(Rows from a 3D modeling dataset)
╔══
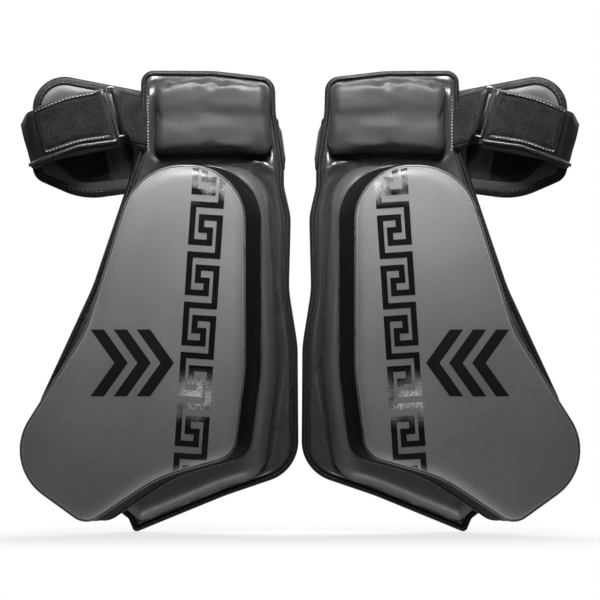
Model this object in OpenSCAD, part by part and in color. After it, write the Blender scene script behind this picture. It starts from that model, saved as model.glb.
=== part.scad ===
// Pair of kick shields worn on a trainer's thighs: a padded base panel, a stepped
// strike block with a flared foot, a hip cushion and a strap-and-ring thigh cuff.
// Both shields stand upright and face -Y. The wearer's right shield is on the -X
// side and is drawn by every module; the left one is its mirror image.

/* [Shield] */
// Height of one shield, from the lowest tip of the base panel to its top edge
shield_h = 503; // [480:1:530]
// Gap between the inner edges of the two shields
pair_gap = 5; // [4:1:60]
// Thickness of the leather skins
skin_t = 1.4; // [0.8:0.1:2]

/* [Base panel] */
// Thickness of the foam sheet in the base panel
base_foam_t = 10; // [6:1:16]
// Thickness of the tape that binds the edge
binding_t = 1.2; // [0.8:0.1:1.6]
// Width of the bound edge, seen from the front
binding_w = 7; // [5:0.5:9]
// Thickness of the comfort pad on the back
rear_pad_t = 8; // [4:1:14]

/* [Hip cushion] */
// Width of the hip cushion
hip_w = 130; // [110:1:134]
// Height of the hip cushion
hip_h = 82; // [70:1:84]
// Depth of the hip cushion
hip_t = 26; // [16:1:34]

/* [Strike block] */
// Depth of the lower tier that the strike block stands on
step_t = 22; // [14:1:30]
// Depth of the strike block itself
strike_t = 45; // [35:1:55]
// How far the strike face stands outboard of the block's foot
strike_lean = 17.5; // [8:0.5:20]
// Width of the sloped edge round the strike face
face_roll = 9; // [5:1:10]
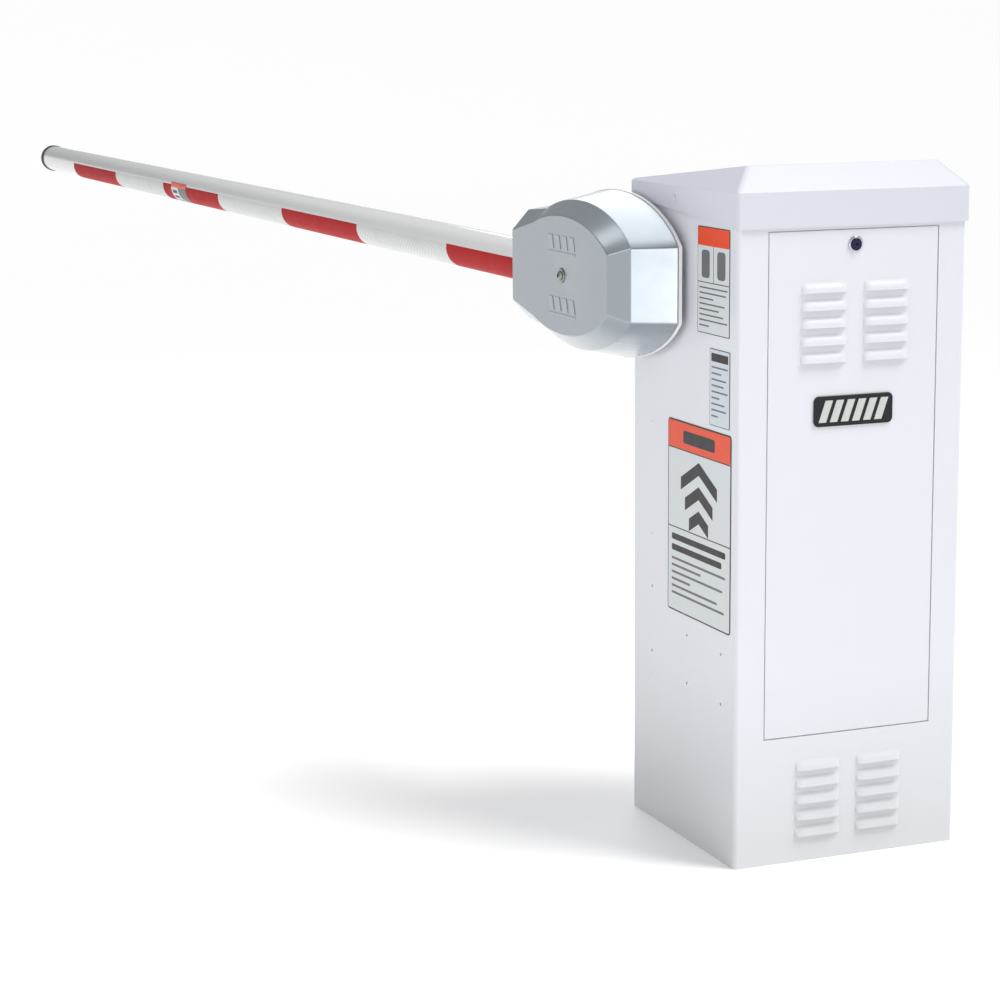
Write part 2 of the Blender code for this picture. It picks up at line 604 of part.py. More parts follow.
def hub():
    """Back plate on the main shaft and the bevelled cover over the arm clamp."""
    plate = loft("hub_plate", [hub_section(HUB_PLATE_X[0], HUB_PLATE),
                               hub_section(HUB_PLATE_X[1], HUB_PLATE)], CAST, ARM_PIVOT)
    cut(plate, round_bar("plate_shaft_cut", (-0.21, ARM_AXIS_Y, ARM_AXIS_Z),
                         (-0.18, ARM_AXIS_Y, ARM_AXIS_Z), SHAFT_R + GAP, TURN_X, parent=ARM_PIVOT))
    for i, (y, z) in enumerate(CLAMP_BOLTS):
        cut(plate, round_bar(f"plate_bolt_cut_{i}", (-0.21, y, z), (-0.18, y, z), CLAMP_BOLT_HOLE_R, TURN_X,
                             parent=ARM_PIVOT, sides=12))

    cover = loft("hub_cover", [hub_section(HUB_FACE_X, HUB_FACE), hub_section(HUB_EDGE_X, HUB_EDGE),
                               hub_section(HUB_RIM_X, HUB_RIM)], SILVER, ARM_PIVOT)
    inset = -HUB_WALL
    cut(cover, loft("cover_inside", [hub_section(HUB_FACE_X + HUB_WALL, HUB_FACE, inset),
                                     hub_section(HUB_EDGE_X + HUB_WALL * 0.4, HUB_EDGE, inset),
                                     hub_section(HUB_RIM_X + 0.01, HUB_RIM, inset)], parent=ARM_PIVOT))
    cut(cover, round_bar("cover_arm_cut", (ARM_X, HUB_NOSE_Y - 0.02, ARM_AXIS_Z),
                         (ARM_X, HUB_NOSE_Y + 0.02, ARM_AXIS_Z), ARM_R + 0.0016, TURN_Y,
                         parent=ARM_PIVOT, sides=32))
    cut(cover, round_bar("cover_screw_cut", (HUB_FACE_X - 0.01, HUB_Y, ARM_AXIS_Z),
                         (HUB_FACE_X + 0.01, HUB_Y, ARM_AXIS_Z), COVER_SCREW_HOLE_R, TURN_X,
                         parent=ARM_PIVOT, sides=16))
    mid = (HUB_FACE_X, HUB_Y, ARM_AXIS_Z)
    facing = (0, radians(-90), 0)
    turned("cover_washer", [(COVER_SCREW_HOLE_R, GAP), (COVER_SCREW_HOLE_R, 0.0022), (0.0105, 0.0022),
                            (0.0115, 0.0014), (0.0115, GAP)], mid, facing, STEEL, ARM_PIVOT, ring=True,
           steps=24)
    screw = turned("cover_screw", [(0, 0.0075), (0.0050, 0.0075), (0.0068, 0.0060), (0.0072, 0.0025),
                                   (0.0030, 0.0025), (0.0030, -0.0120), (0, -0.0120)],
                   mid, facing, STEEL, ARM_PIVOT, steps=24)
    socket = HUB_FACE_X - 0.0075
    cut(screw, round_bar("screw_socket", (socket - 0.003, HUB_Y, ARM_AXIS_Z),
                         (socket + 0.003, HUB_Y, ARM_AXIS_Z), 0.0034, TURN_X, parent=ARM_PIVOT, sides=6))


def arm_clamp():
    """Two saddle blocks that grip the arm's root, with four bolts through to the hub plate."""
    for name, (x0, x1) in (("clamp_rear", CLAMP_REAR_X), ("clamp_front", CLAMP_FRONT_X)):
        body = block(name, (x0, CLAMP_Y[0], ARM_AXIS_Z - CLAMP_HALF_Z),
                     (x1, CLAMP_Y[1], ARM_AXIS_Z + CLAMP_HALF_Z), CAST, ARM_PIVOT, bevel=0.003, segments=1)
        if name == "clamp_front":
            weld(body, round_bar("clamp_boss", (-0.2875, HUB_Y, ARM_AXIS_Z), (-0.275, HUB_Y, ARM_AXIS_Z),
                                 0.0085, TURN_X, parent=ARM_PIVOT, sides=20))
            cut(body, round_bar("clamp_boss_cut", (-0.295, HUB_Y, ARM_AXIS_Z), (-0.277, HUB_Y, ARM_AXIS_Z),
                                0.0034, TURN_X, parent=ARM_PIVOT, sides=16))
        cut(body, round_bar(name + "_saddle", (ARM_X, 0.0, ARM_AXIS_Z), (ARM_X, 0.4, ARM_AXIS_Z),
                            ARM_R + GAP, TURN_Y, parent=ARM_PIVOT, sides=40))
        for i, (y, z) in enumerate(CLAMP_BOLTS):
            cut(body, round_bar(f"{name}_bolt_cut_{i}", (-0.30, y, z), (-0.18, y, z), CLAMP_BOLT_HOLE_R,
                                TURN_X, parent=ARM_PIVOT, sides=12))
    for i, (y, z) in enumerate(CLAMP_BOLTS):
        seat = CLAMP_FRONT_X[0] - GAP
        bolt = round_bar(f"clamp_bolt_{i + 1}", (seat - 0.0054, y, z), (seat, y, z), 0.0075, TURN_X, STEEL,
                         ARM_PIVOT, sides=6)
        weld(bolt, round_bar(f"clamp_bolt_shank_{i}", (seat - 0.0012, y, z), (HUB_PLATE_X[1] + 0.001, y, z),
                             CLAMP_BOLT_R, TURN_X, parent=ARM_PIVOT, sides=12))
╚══
__What is expected__. From the first line of the data above to the line holding "hip_t = 26; // [16:1:34]", reproduce each line exactly; emit no other lines.

__The completed task__.
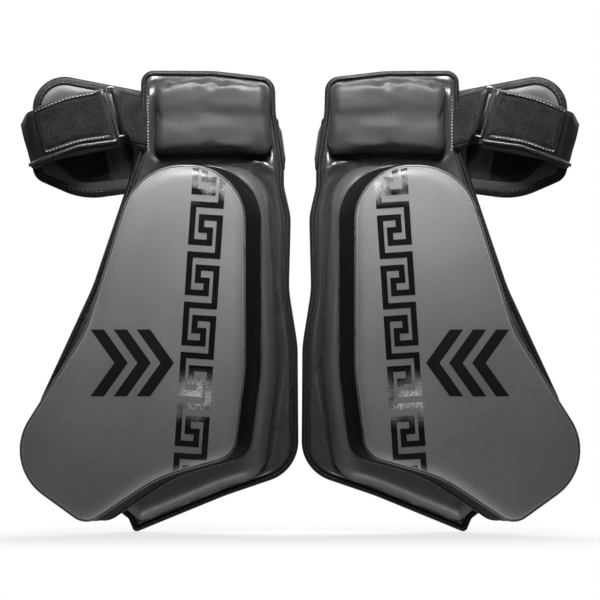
Model this object in OpenSCAD, part by part and in color. After it, write the Blender scene script behind this picture. It starts from that model, saved as model.glb.
=== part.scad ===
// Pair of kick shields worn on a trainer's thighs: a padded base panel, a stepped
// strike block with a flared foot, a hip cushion and a strap-and-ring thigh cuff.
// Both shields stand upright and face -Y. The wearer's right shield is on the -X
// side and is drawn by every module; the left one is its mirror image.

/* [Shield] */
// Height of one shield, from the lowest tip of the base panel to its top edge
shield_h = 503; // [480:1:530]
// Gap between the inner edges of the two shields
pair_gap = 5; // [4:1:60]
// Thickness of the leather skins
skin_t = 1.4; // [0.8:0.1:2]

/* [Base panel] */
// Thickness of the foam sheet in the base panel
base_foam_t = 10; // [6:1:16]
// Thickness of the tape that binds the edge
binding_t = 1.2; // [0.8:0.1:1.6]
// Width of the bound edge, seen from the front
binding_w = 7; // [5:0.5:9]
// Thickness of the comfort pad on the back
rear_pad_t = 8; // [4:1:14]

/* [Hip cushion] */
// Width of the hip cushion
hip_w = 130; // [110:1:134]
// Height of the hip cushion
hip_h = 82; // [70:1:84]
// Depth of the hip cushion
hip_t = 26; // [16:1:34]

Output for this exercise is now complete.